今回のように、Microsoftのサーバー側の不具合によってWSUSの同期が広範囲に停止してしまう事例は、過去にもたびたび発生しています。特に近年は、更新プログラムの配信形式やリビジョンの構造が複雑化しており、WSUSとの整合性に問題が生じやすくなっているのが実情です。
また、Windows 11の普及やクラウド運用の進展により、企業IT環境も大きく変化しています。従来のオンプレミス中心のアップデート管理だけではカバーしきれない場面も増えており、「WSUS単独での運用に限界を感じている」という声も少なくありません。
だからこそ今、次のような観点でWSUSの運用体制を見直すことが重要になってきています。
- WSUSのバックアップ体制やログ管理が適切に行われているか
- 定期的な同期確認やメンテナンス手順が確立されているか
- クライアント端末の更新状況をリアルタイムで把握できるか
- WSUSとMicrosoft Intuneなど、ハイブリッド運用への準備が進んでいるか
特に今回のような「Microsoft側の更新不整合」は、管理者側で完全に防ぐことはできません。そのため、障害発生時にいち早く検知し、別経路での配布に切り替える柔軟な判断力と準備が求められます。
一見地味に見えるWSUSのトラブルこそ、情報セキュリティや組織全体の運用体制に大きな影響を及ぼすポイントです。
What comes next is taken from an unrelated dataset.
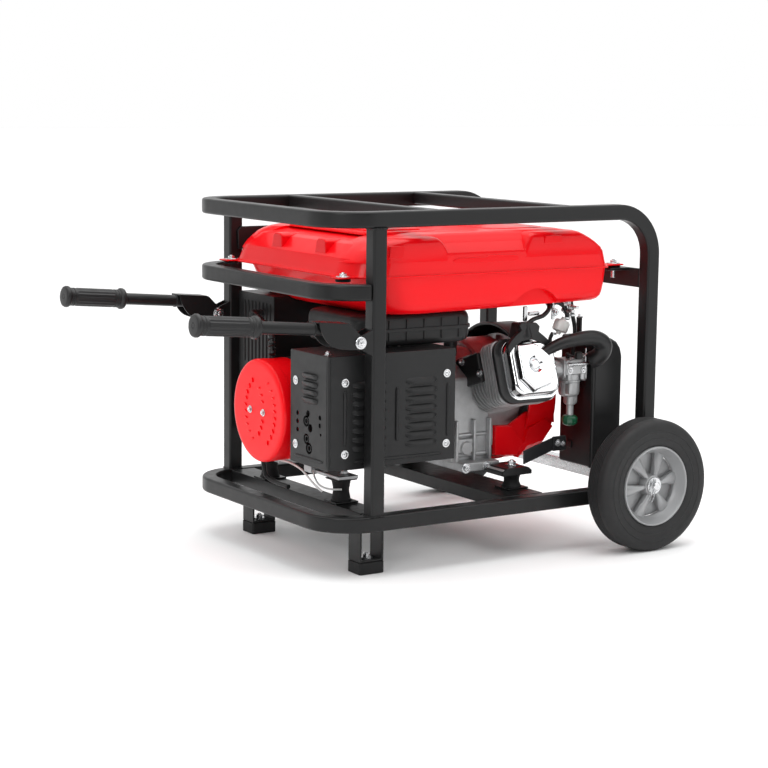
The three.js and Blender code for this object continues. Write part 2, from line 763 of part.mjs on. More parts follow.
function buildConduit() {
  const route = new THREE.CatmullRomCurve3(
    [
      [-225, 8, CRANK_Z + 97],
      [-226, 8, 385],
      [-222, 20, 410],
      [-212, 80, 428],
      [-204, 116, 432],
      [-192, 137, 432],
      [-181, 142, 432],
      [PANEL_X[0] - 1, 142, 432],
    ].map((point) => new THREE.Vector3(...point)),
  );
  const section = polygon(cutCorners(-7, 7, -7, 7, 4));
  const tube = new THREE.ExtrudeGeometry(section, { steps: 16, extrudePath: route, bevelEnabled: false });
  piece("wiring_conduit", tube, PLASTIC);
}

function buildMounts() {
  for (const [name, side] of Object.entries(SIDES)) {
    const block = (x, y, top) => turned(
      [[0, 0], [19, 0], [14, 12], [14, top - 12], [19, top], [0, top]],
      "z",
      [x, side * y, BASE_TOP + GAP],
      16,
    );
    piece(`isolator_left_${name}`, block(MOUNT_LEFT_X, MOUNT_LEFT_Y, 158 - BASE_TOP - 2 * GAP), RUBBER);
    piece(`isolator_right_${name}`, block(MOUNT_RIGHT_X, MOUNT_RIGHT_Y, ENGINE_FOOT - BASE_TOP - 2 * GAP), RUBBER);
  }
}

buildFrame();
buildTankBracket();
buildRails();
buildFeet();
buildAxle();
buildWheels();
buildHandles();
buildTank();
buildVentBox();
buildPanel();
buildAlternator();
buildEngine();
cutOilFiller();
buildCooling();
buildIntake();
buildFuelLine();
buildExhaust();
buildConduit();
buildMounts();

export default generator;
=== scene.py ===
"""A portable petrol generator: its visible surfaces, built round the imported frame.

Shapes are written in millimetres in the frame of the CAD model and turned into metres when a piece is shown.
"""

import json
import math

import bmesh
import bpy
from mathutils import Matrix, Vector


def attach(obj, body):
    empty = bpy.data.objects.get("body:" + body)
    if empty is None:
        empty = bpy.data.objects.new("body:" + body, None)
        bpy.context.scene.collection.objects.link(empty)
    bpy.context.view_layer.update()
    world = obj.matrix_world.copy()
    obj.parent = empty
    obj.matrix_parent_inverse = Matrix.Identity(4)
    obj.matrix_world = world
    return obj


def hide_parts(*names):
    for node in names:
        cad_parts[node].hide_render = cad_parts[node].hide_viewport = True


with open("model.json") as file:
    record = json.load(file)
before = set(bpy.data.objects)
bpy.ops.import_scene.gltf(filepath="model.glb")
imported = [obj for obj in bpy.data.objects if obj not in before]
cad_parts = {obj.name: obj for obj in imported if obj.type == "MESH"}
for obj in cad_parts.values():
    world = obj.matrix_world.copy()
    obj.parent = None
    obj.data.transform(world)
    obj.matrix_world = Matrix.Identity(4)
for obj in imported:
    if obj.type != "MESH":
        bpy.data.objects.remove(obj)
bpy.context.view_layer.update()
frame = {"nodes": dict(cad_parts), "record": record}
OWNER = {node: body for body, nodes in frame["record"]["behaviour"]["bodies"].items() for node in nodes}
SLOT = {part["node"]: part["material_slot"] for part in frame["record"]["subparts"]}
scene = bpy.context.scene
MM = 0.001
SIDES = {"near": -1, "far": 1}  # the sign of Y

# ---------------------------------------------------------------- materials


def add_node(tree, kind, **settings):
    node = tree.nodes.new(kind)
    for key, value in settings.items():
        setattr(node, key, value)
    return node


def noise(tree, coords, scale, detail=4.0, stretch=(1, 1, 1)):
    mapping = add_node(tree, "ShaderNodeMapping")
    mapping.inputs["Scale"].default_value = stretch
    tree.links.new(coords.outputs["Object"], mapping.inputs["Vector"])
    node = add_node(tree, "ShaderNodeTexNoise")
    node.inputs["Scale"].default_value = scale
    node.inputs["Detail"].default_value = detail
    tree.links.new(mapping.outputs["Vector"], node.inputs["Vector"])
    return node.outputs["Fac"]


def ramp(tree, factor, low, high, start=0.3, end=0.7):
    node = add_node(tree, "ShaderNodeValToRGB")
    node.color_ramp.elements[0].position = start
    node.color_ramp.elements[1].position = end
    node.color_ramp.elements[0].color = (*low, 1)
    node.color_ramp.elements[1].color = (*high, 1)
    tree.links.new(factor, node.inputs["Fac"])
    return node.outputs["Color"]


def material(name, color, rough, metal=0.0, coat=0.0, coat_rough=0.08, level=0.5, mottle=0.12,
             mottle_scale=9, spread=0.05, grains=((900, 0.05, 0.0002),), stretch=(1, 1, 1),
             see_through=0.0):
    """A Principled surface whose colour, roughness and relief all come from noise at the finish's own scale.

    grains holds (scale, strength, height in metres) of each layer of relief.
    """
    mat = bpy.data.materials.new(name)
    mat.use_nodes = True
    tree = mat.node_tree
    shader = tree.nodes["Principled BSDF"]
    shader.inputs["Metallic"].default_value = metal
    shader.inputs["Coat Weight"].default_value = coat
    shader.inputs["Coat Roughness"].default_value = coat_rough
    shader.inputs["Specular IOR Level"].default_value = level
    shader.inputs["Transmission Weight"].default_value = see_through
    coords = add_node(tree, "ShaderNodeTexCoord")
    cloud = noise(tree, coords, mottle_scale, 6.0, stretch)
    low = [channel * (1 - mottle) for channel in color]
    high = [min(1.0, channel * (1 + mottle)) for channel in color]
    tree.links.new(ramp(tree, cloud, low, high), shader.inputs["Base Color"])
    fine = noise(tree, coords, mottle_scale * 7, 5.0, stretch)
    span = add_node(tree, "ShaderNodeMapRange")
    span.inputs["From Min"].default_value = 0.3
    span.inputs["From Max"].default_value = 0.7
    span.inputs["To Min"].default_value = max(0.02, rough - spread)
    span.inputs["To Max"].default_value = rough + spread
    tree.links.new(fine, span.inputs["Value"])
    tree.links.new(span.outputs["Result"], shader.inputs["Roughness"])
    relief = None
    for scale, strength, height in grains:
        bump = add_node(tree, "ShaderNodeBump")
        bump.inputs["Strength"].default_value = strength
        bump.inputs["Distance"].default_value = height
        tree.links.new(noise(tree, coords, scale, 3.0, stretch), bump.inputs["Height"])
        if relief:
            tree.links.new(relief, bump.inputs["Normal"])
        relief = bump.outputs["Normal"]
    if relief:
        tree.links.new(relief, shader.inputs["Normal"])
    mat.diffuse_color = (*color, 1)
    return mat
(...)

この機会にぜひ、自組織のWSUS運用を見直してみてはいかがでしょうか。
まとめ
項目 | 内容 |
---|---|
発生日時 | 2025年7月9日(CET)午前中~午後 |
主な影響 | WSUSがMicrosoft更新サーバーと同期できない |
対象地域 | 主にドイツ・チェコなどヨーロッパ圏 |
原因 | 更新リビジョンの不整合(Microsoftサーバー側) |
解決状況 | 7月10日にMicrosoftが修正済。現在は正常動作中 |
今後の対策 | ログ監視、分類設定の見直し、代替手段の準備 |
補足:技術者向けリンク集(外部)
この件は一見、地域限定に見えますが、WSUSを運用しているすべての企業・団体にとって参考になるケースです。特にドイツ在住のユーザーが多い場合は、早めの情報共有をおすすめします。